How’s about some love for Queens’ own Nas who continued his public die-hard Mets fan representation over the past year or so with this appearance at the MLB fan cave decked out with a customized jersey
http://www.xxlmag.com/news/2012/07/nas-hits-homerun-at-nycs-mlb-fan-cave/
And his latest of many Mets lyrical namecheckings over the years on the theme song to “Tower Heist”
http://www.youtube.com/watch?v=rIh7Xn4MR58&feature=player_detailpage#t=65s
(“I’m straight up NYC… like a Mets fitted”)
I swear I am not doing this just to promote my website! Given the subject matter of this article, I thought readers might enjoy seeing screencaps from movies that were shot at Shea Stadium.
http://www.bloggingmets.com/category/shea-in-movies/
Link and screen caps most appropriate. Didn’t know about Godzilla. Or much about Nas. Or that Flintstones ep referenced above. Rest assured all Mets Pop Culture references that are new or new to me go into a bulging file I’ve been keeping that predates this blog.

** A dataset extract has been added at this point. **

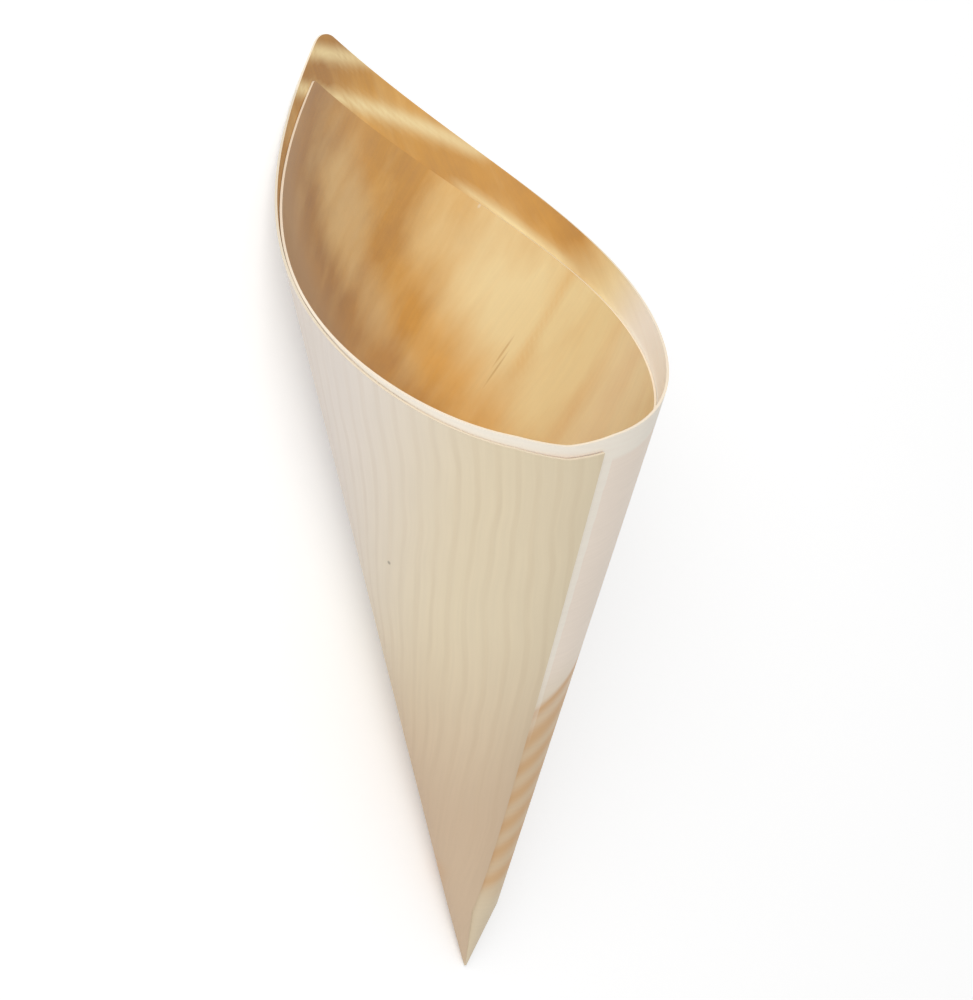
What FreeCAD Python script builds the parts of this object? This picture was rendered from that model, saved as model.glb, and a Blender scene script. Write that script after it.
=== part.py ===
import FreeCAD, Part
import os
from math import asin, atan2, ceil, cos, hypot, pi, radians, sin, sqrt

# A food cone rolled from one sheet of thin wood veneer, in millimetres.
# The sheet is an almost rectangular piece, twice as long as it is deep, rolled about the
# middle of one long side. That middle becomes the tip. The sheet winds about two turns,
# so its two far corners come to lie behind each other as the two peaks of the mouth.
# Azimuths are in degrees about the roll's axis, counted from the middle of the lap.

# The flat sheet, measured from the point that becomes the tip
sheet_depth = 131.4            # out to the far long edge, which makes the low side of the mouth
inner_reach = 125.8            # out to the short edge that the roll starts with
outer_reach = 128.5            # out to the short edge that the roll ends with
inner_corner_angle = 91.6      # as the blade left it, a little off square
outer_corner_angle = 87.1
inner_corner_radius = 1.2      # a crisp corner
outer_corner_radius = 3.2      # a corner that handling has blunted
inner_free_direction = 0.3     # of the near long edge, from the line square to the short edge
outer_free_direction = 179.3
near_edge_miss = 3.0           # by which the near long edge passes beside the tip
veneer_thickness = 0.5

# The roll
half_angle = 14.17             # of the first turn, from the axis to the middle of the veneer
oval_swing = 0.67              # added towards the lap and the peaks, taken off between them
egg_swing = 0.28               # added towards the lap, taken off towards the peaks
turn_clearance = 0.3           # air between one turn and the next
first_azimuth = 9.6            # of the line from the tip square to the first short edge

# The point, where the turns are pressed and glued into one solid tip
point_height = 15.0            # from the tip up to the level where the turns part
point_shift = 1.1              # of the tip, sideways off the axis
point_azimuth = 233.6
tip_bluntness = 0.1            # width of the very tip, as a share of the width where turns part

# How finely the curves are drawn
azimuth_step = 10.0            # between two points of a spiral curve
border_levels = [(step / 8) ** 2 for step in range(9)]    # points of a free edge, foot to rim

turn_pitch = veneer_thickness + turn_clearance
inner_face = -veneer_thickness / 2
outer_face = veneer_thickness / 2


def wall_angle(azimuth):
    """Half angle of the roll in one direction, in radians: an oval with one blunter end."""
    turn = radians(azimuth)
    return radians(half_angle + oval_swing * cos(2 * turn) + egg_swing * cos(3 * turn))


def turn_offset(azimuth):
    """How far the winding has moved a turn outwards from the first one."""
    return turn_pitch * (azimuth - first_azimuth) / 360.0


def wall_point(azimuth, reach, depth):
    """A point of the rolled sheet: reach along the wall, depth out from the middle of the veneer."""
    angle = wall_angle(azimuth)
    offset = turn_offset(azimuth) + depth
    radius = reach * sin(angle) + offset * cos(angle)
    height = reach * cos(angle) - offset * sin(angle)
    turn = radians(azimuth)
    return FreeCAD.Vector(radius * cos(turn), radius * sin(turn), height)


def foot_point(azimuth, depth):
    """The point of a wall line at the level where the turns part."""
    angle = wall_angle(azimuth)
    offset = turn_offset(azimuth) + depth
    return wall_point(azimuth, (point_height + offset * sin(angle)) / cos(angle), depth)


def sheet_angle(azimuth):
    """Flat angle of sheet, in radians, that the winding has used from azimuth zero."""
    turn = radians(azimuth)
    slope = radians(half_angle)
    swings = radians(oval_swing) * sin(2 * turn) / 2 + radians(egg_swing) * sin(3 * turn) / 3
    wound = radians(azimuth - first_azimuth)
    growth = turn_pitch * wound ** 2 / (4 * pi * sheet_depth)
    return sin(slope) * turn + cos(slope) * (swings + growth)


def flat_angle(azimuth):
    """Flat angle from the line square to the first short edge."""
    return sheet_angle(azimuth) - sheet_angle(first_azimuth)


def azimuth_at(angle):
    """The azimuth where the winding has used that flat angle, found by halving."""
    low = first_azimuth - 180.0
    high = first_azimuth + 1440.0
    for _ in range(60):
        middle = (low + high) / 2
        if flat_angle(middle) < angle:
            low = middle
        else:
            high = middle
    return (low + high) / 2


def cut_edges():
    """The three edges that make the rim, in the flat: direction square to each, and distance."""
    inner_direction = 0.0
    far_direction = inner_direction + pi - radians(inner_corner_angle)
    outer_direction = far_direction + pi - radians(outer_corner_angle)
    return [(inner_direction, inner_reach), (far_direction, sheet_depth),
            (outer_direction, outer_reach)]


def straight_rim(edge):
    """Reach of a straight cut edge as a function of the flat angle."""
    direction, distance = edge
    return lambda angle: distance / cos(angle - direction)


def rounded_corner(first, second, radius):
    """The round between two cut edges: the azimuths where it starts and ends, and its reach."""
    turn = second[0] - first[0]
    first_distance = first[1] - radius
    second_distance = second[1] - radius
    along = (second_distance - first_distance * cos(turn)) / sin(turn)
    centre_reach = hypot(first_distance, along)
    centre_angle = first[0] + atan2(along, first_distance)

    def touching_angle(edge):
        across = centre_reach * sin(centre_angle - edge[0])
        return edge[0] + atan2(across, edge[1])

    def reach(angle):
        aside = centre_reach * sin(angle - centre_angle)
        return centre_reach * cos(angle - centre_angle) + sqrt(radius ** 2 - aside ** 2)

    return azimuth_at(touching_angle(first)), azimuth_at(touching_angle(second)), reach


def free_edge(direction):
    """Azimuth of the near long edge, from the foot (level 0) to the rim (level 1)."""
    def azimuth(level):
        reach = point_height + level * (outer_reach - point_height)
        return azimuth_at(radians(direction) - asin(near_edge_miss / reach))
    return azimuth


def steady(azimuth):
    """A border that keeps its azimuth from the foot to the rim."""
    return lambda level: azimuth


def wall_stretches():
    """The wall from one free edge to the other: its two borders and rim reach, part by part."""
    inner, far, outer = cut_edges()
    first_start, first_end, first_round = rounded_corner(inner, far, inner_corner_radius)
    second_start, second_end, second_round = rounded_corner(far, outer, outer_corner_radius)
    inner_free = free_edge(inner_free_direction)
    outer_free = free_edge(outer_free_direction)
    covered = steady(outer_free(0.0) - 360.0)
    return [(inner_free, steady(first_start), straight_rim(inner)),
            (steady(first_start), steady(first_end), first_round),
            (steady(first_end), covered, straight_rim(far)),
            (covered, steady(second_start), straight_rim(far)),
            (steady(second_start), steady(second_end), second_round),
            (steady(second_end), outer_free, straight_rim(outer))]


def wall_surface(low, high, reach, depth):
    """The surface of straight wall lines between two azimuths, from foot to rim."""
    count = max(4, ceil((high - low) / azimuth_step))
    places = [step / count for step in range(count + 1)]
    azimuths = [low + (high - low) * place for place in places]
    rim_points = [wall_point(azimuth, reach(flat_angle(azimuth)), depth) for azimuth in azimuths]
    foot_points = [foot_point(azimuth, depth) for azimuth in azimuths]
    edges = []
    for points in (foot_points, rim_points):
        curve = Part.BSplineCurve()
        curve.interpolate(Points=points, Parameters=places)
        edges.append(curve.toShape())
    return skin_between(edges[0], edges[1]).Surface


def wall_side(stretch, depth):
    """One side of the veneer along a stretch: its face, foot, rim, start and end border."""
    start_at, end_at, reach = stretch
    low = min(start_at(0.0), start_at(1.0))
    high = max(end_at(0.0), end_at(1.0))
    surface = wall_surface(low, high, reach, depth)

    def place(azimuth, level):
        return FreeCAD.Base.Vector2d((azimuth - low) / (high - low), level)

    def drawn(places):
        curve = Part.Geom2d.BSplineCurve2d()
        curve.interpolate(Points=places)
        return curve.toShape(surface)

    foot = drawn([place(start_at(0.0), 0.0), place(end_at(0.0), 0.0)])
    end = drawn([place(end_at(level), level) for level in border_levels])
    rim = drawn([place(end_at(1.0), 1.0), place(start_at(1.0), 1.0)])
    start = drawn([place(start_at(level), level) for level in reversed(border_levels)])
    outline = Part.Wire([foot, end, rim, start])
    return Part.Face(surface, outline), foot, rim, start, end


def ends(edge):
    """First and last point of an edge."""
    return edge.valueAt(edge.FirstParameter), edge.valueAt(edge.LastParameter)


def line_between(first, second):
    return Part.LineSegment(first, second).toShape()


def skin_between(first, second):
    """The face of straight lines that joins two edges, start to start."""
    same_direction = 1
    return Part.makeRuledSurface(first, second, same_direction)


def sheet_faces():
    """Both faces, the rim and the free edges of the rolled sheet, with its foot edges."""
    stretches = wall_stretches()
    inner_sides = [wall_side(stretch, inner_face) for stretch in stretches]
    outer_sides = [wall_side(stretch, outer_face) for stretch in stretches]
    faces = [side[0] for side in inner_sides + outer_sides]
    for inner_side, outer_side in zip(inner_sides, outer_sides):
        faces.append(skin_between(inner_side[2], outer_side[2]))
    faces.append(skin_between(inner_sides[0][3], outer_sides[0][3]))
    faces.append(skin_between(inner_sides[-1][4], outer_sides[-1][4]))
    return faces, [side[1] for side in inner_sides], [side[1] for side in outer_sides]


def drawn_small(edges, tip):
    """The outline of the point where the turns part, drawn small at the very tip."""
    small_edges = []
    for edge in edges:
        small = edge.copy()
        small.translate(FreeCAD.Vector(0, 0, -point_height))
        small.scale(tip_bluntness)
        small.translate(tip)
        small_edges.append(small)
    return small_edges


def closed_face(edges):
    """The flat face inside a ring of edges."""
    return Part.Face(Part.Wire(Part.__sortEdges__(edges)))


def point_faces(inner_feet, outer_feet):
    """The solid point: its floor between the turns, its flanks and its very tip."""
    hidden = outer_feet[:3]
    bare = outer_feet[3:]
    start_line = line_between(ends(inner_feet[0])[0], ends(outer_feet[0])[0])
    gap_line = line_between(ends(bare[0])[0], ends(inner_feet[-1])[1])
    end_line = line_between(ends(inner_feet[-1])[1], ends(outer_feet[-1])[1])
    floor = closed_face([start_line, gap_line] + hidden + inner_feet)
    outline = bare + [gap_line, end_line]
    turn = radians(point_azimuth)
    tip = FreeCAD.Vector(point_shift * cos(turn), point_shift * sin(turn), 0)
    small_outline = drawn_small(outline, tip)
    flanks = [skin_between(wide, small) for wide, small in zip(outline, small_outline)]
    return [floor, closed_face(small_outline)] + flanks


def rolled_cone():
    """The whole roll as one solid, standing on its tip with the axis upright."""
    faces, inner_feet, outer_feet = sheet_faces()
    shell = Part.makeCompound(faces + point_faces(inner_feet, outer_feet))
    shell.sewShape(1e-4)
    solid = Part.Solid(shell.Shells[0])
    if solid.Volume < 0:
        solid.reverse()
    return solid


def wall_directions(azimuth):
    """Along the outer face towards the rim, and square out of it."""
    foot = foot_point(azimuth, outer_face)
    along = wall_point(azimuth, sheet_depth, outer_face) - foot
    ahead = wall_point(azimuth + 1.0, sheet_depth, outer_face)
    behind = wall_point(azimuth - 1.0, sheet_depth, outer_face)
    outward = (ahead - behind).cross(along)
    return along.normalize(), outward.normalize()


def resting_azimuth(centre):
    """The wall line that the roll lies on: where its centre of mass comes lowest."""
    def centre_height(azimuth):
        return wall_directions(azimuth)[1].dot(foot_point(azimuth, outer_face) - centre)

    last = free_edge(outer_free_direction)(0.0)
    return min((last - step / 2 for step in range(720)), key=centre_height)


def laid_down(solid):
    """The roll at rest on the floor, peaks down and mouth towards +X, middle at the origin."""
    along, outward = wall_directions(resting_azimuth(solid.CenterOfMass))
    up = outward * -1
    turned = FreeCAD.Rotation(along, up.cross(along), up, "ZXY").inverted()
    laid = solid.copy()
    laid.Placement = FreeCAD.Placement(FreeCAD.Vector(0, 0, 0), turned)
    box = laid.optimalBoundingBox(False)
    laid.translate(FreeCAD.Vector(-box.Center.x, -box.Center.y, -box.ZMin))
    return laid


os.makedirs("parts", exist_ok=True)
laid_down(rolled_cone()).exportStep("parts/veneer_cone.step")
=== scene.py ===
import bpy
from math import asin, atan2, copysign, cos, degrees, exp, hypot, inf, pi, radians, sin, sqrt
from mathutils import Matrix, Vector


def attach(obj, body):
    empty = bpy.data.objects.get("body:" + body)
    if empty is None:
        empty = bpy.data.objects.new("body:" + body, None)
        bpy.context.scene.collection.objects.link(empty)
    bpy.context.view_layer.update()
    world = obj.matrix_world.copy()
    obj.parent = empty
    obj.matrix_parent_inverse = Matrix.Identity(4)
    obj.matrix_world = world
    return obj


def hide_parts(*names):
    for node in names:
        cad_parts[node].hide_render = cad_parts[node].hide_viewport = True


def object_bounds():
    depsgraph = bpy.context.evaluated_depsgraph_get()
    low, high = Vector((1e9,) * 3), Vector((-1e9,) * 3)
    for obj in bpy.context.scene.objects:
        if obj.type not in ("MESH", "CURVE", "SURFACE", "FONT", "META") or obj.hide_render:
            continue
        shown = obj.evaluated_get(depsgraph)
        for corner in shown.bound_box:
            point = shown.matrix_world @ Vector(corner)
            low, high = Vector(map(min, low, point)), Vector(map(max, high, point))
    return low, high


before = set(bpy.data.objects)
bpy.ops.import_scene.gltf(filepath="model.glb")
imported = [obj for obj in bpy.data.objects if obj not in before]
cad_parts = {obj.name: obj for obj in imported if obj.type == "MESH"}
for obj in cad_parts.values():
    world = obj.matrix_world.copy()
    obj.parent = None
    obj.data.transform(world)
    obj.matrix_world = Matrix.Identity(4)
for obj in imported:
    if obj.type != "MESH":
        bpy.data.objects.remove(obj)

# A food cone rolled from one sheet of thin pine veneer, lying on a pale floor. Metres.
# The sheet is a grid in the flat, wound into the cone and then given its thickness.
cad_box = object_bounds()

# The flat sheet, from the point that becomes the tip. Directions and corners in degrees.
sheet_depth = 0.1314
inner_reach = 0.1258           # the half of the near edge that the roll starts with
outer_reach = 0.1285           # the half that it ends with, seen as the lap line
inner_corner_angle = 91.6
outer_corner_angle = 87.1
inner_corner_radius = 0.0005
outer_corner_radius = 0.0032
inner_free_direction = 0.3
outer_free_direction = 179.3
near_edge_miss = 0.0030        # by which the near edge runs beside the tip
veneer_thickness = 0.0005

# The roll: azimuths in degrees about its axis, from the middle of the lap
half_angle = 14.17             # of the cone
oval_swing = 0.67              # of the half angle, twice a turn
egg_swing = 0.28               # of the half angle, three times a turn
turn_pitch = 0.0008            # from one turn to the next
first_azimuth = 9.6
resting_azimuth = 553.5        # the wall line that the roll lies on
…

The parking lot at Shea was in an ‘adult’ movie in the 1970s that I saw on cable late one night. If anyone knows the title of that movie (or can get a screen cap) that would be great.
The 1979 highlight film was pretty obscene.

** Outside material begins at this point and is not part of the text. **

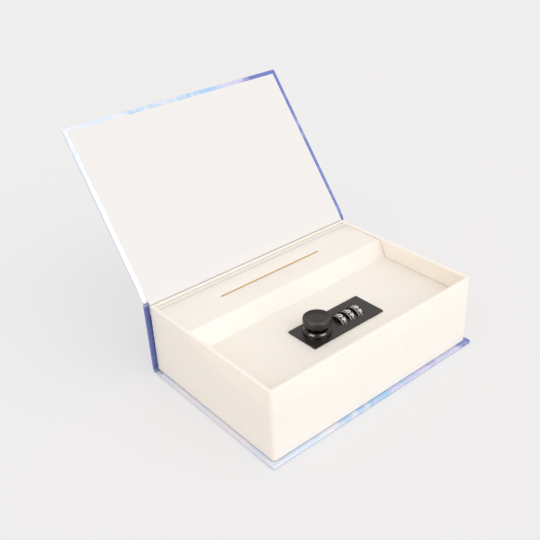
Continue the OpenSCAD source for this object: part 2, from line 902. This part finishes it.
// Leaf spring along the bay's front side, one finger for each wheel
module detent_spring() {
    bump_r = 0.5;
    leaf_y = lock_y - bay_front;
    bump_y = lock_y - wheel_r - bump_r - run_fit;
    color(steel) {
        slab([bay_x0, leaf_y, housing_z], [bay_x1, leaf_y + leaf_t, housing_z + 3]);
        for (i = [1:3])
            translate([wheel_x + (i - 1) * wheel_pitch + (wheel_w - scallop_w) / 2, 0, 0]) {
                slab([-0.5, leaf_y, housing_z], [0.5, leaf_y + leaf_t, wheel_z + 1]);
                slab([-0.4, leaf_y, wheel_z - bump_r], [0.4, bump_y, wheel_z + bump_r]);
                translate([0, bump_y, wheel_z])
                    rod_x(bump_r, 0.8);
            }
    }
}

// Flat bar under the wheels, with a finger for each gate
module locking_bar() {
    finger_top = wheel_z - flange_r + gate_depth * 0.7;
    color(steel) {
        slab([bar_x0, lock_y - bar_w / 2, bar_z], [bar_x1, lock_y + bar_w / 2, bar_z + bar_t]);
        for (i = [0:2])
            translate([wheel_x + i * wheel_pitch + finger_x, 0, 0])
                slab([0, lock_y - finger_w / 2, bar_z], [finger_t, lock_y + finger_w / 2, finger_top]);
    }
}

// Small coil spring that pushes the bar back, closed as a tube
module bar_spring() {
    color(steel)
        translate([(bar_x1 + bay_x1) / 2, lock_y, bar_z + spring_r])
            difference() {
                rod_x(spring_r, bay_x1 - bar_x1 - 0.1);
                rod_x(spring_r * 0.6, bay_x1);
            }
}

// Slotted screw in the back plate, turned to set a new code
module reset_screw() {
    color(steel)
        translate([reset_x, reset_y, back_plate_z - cam_gap / 2])
            difference() {
                cylinder(r = reset_r, h = back_plate_t + reset_depth - 0.5);
                cube([2 * reset_r + 1, 0.5, 1.4], center = true);
            }
}

back_cover_board();
back_cover_wrap();
back_endpaper();
back_joint_strip();
spine_board();
spine_wrap();
front_joint_strip();
front_cover_board();
front_cover_wrap();
front_endpaper();
page_block();
lid_hinge_pins();
inner_lid();
lock_face_plate();
lock_housing();
lock_back_plate();
face_plate_screws();
back_plate_screws();
knob_collar();
knob_cap();
knob_insert();
knob_spindle();
lock_cam();
cam_washer();
cam_nut();
wheel_shaft();
number_wheel_1();
number_wheel_2();
number_wheel_3();
code_sleeve_1();
code_sleeve_2();
code_sleeve_3();
detent_spring();
locking_bar();
bar_spring();
reset_screw();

Well there were a couple of boobs on the 1979 team.
After extensive research, I found that the movie is called “Hot Times”, and was released in 1974.
I do recall the son-in-law in “Eight is Enough” being drafted by the Mets. And, if memory serves correctly: was actually called up to the big club and had a cameo with Doug Flynn at Shea. Does anyone else remember this?
I fondly remember my “Great Moments in Opera” set of trading cards and the very one-sided, albeit unheralded trade I engineered in which I received Ron Swaboda for Beverly Sills straight up. Talk about a coup.
You forgot bad lieutenant. Didn’t Harvey keitel keep betting on the mets to lose the nlcs when they were down 3 games to none.
From the very first week of Faith and Fear:
Awesome. As I recall I only kept watching it to see if the mets came back at the end.
That would describe any number of movies I kept watching. Old Dogs, filmed at Shea in 2007, fits that description best.